Adapted from Dorie Greenspan
Makes 1 loaf or about 20 muffins
5 bacon slices, chopped
5 ounces sharp cheddar cheese, divided: 3 1/2 ounces shredded, 1 1/2 ounces diced into small quarter-inch cubes
1 pear, diced into small pieces, or about 3/4 cup
1/3 cup walnuts, toasted and chopped
1 tablespoon minced fresh sage
1 3/4 cups all-purpose flour
2 tablespoons ground flaxseed
1 tablespoon baking powder
1/2 teaspoon salt
1/4 teaspoon ground black pepper
3 large eggs
1/4 cup olive oil
1 tablespoon white vinegar or lemon juice
About 1/3 cup milk
1. Position rack in center of oven and preheat to 350°F. Generously butter 8×4 inch metal loaf pan, or use nonstick muffin tins.
2. Cook bacon in large skillet over medium heat until crisp. Transfer bacon to paper towels to drain.
3. Measure olive oil in glass measuring cup, add vinegar, and enough milk to measure up to 2/3 cup total liquid. Let sit about five minutes, then whisk in eggs to blend.
4. Combine bacon, all cheese, diced pear, walnuts, and sage in medium bowl. Whisk flour, flaxseed, baking powder, salt, and black pepper in large bowl to blend.
5. Pour egg mixture over flour mixture and stir just until dry ingredients are moistened. Add bacon-cheese mixture and stir until incorporated (dough will be very sticky). Distribute dough evenly among muffin tins; or transfer to prepared loaf pan and spread evenly.
6. Bake bread until golden on top and slender knife inserted into center of bread comes out clean, about 30-35 minutes for muffins, or 40-45 minutes for loaf. Remove muffins as soon as possible to a cooling rack. If using loaf pan, cool bread in pan 5 minutes, then turn out onto rack and cool completely.

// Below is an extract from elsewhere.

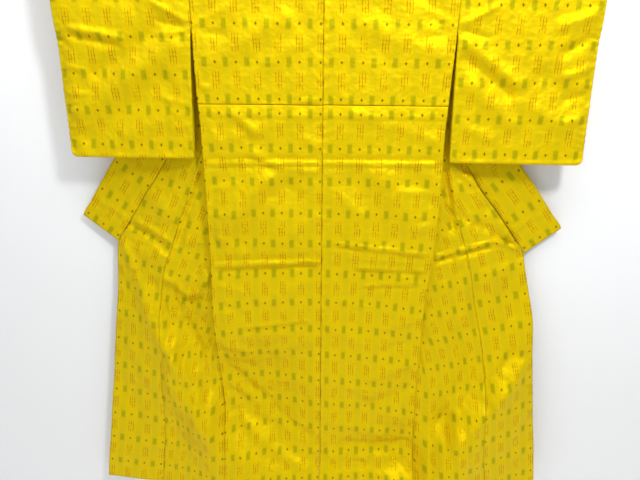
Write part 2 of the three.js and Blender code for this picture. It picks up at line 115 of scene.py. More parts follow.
def bump(value, centre, width):
    """A soft ridge of height 1 across value, with that half width."""
    return np.exp(-((value - centre) / width) ** 2)


SIDE = {
    "left": table(
        "down out deep", (0, SHOULDER_HALF, 0), (217, 305, 0), (362, 303, 0), (423, 300, 0),
        (509, 298, 0), (639, 296, 0), (806, 295, 4), (875, 297, 8), (960, 300, 12),
        (1045, 298, 14), (1130, 296, 34), (1215, 294, 50), (1298, 288, 46), (1382, 286, 12),
        (1462, 286, -10), (1540, 290, -20), (1603, 294, -30)),
    "right": table(
        "down out deep", (0, SHOULDER_HALF, 0), (217, 305, 0), (362, 300, 0), (480, 296, 0),
        (627, 297, 0), (792, 292, 4), (868, 285, 10), (955, 280, 10), (1040, 278, 12),
        (1125, 277, 15), (1210, 277, 20), (1297, 278, 22), (1375, 279, 28), (1450, 281, 26),
        (1520, 284, -12), (1582, 286, -34)),
}
BACK_NAMES = "cloth down sideDown seamDeep midDeep outerDeep"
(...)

1. This bread can be made 1 day ahead. Wrap in plastic, then foil, and store at room temperature.
2. Be sure not to overmix the dough when adding the cheese, pears, and etc.! It is very easy to do, since it’s so thick and sticky.
3. Again, it’s best if all your ingredients are at room temperature. They’ll mix more easily, and produce a better result. Eggs and milk, I’m looking at you!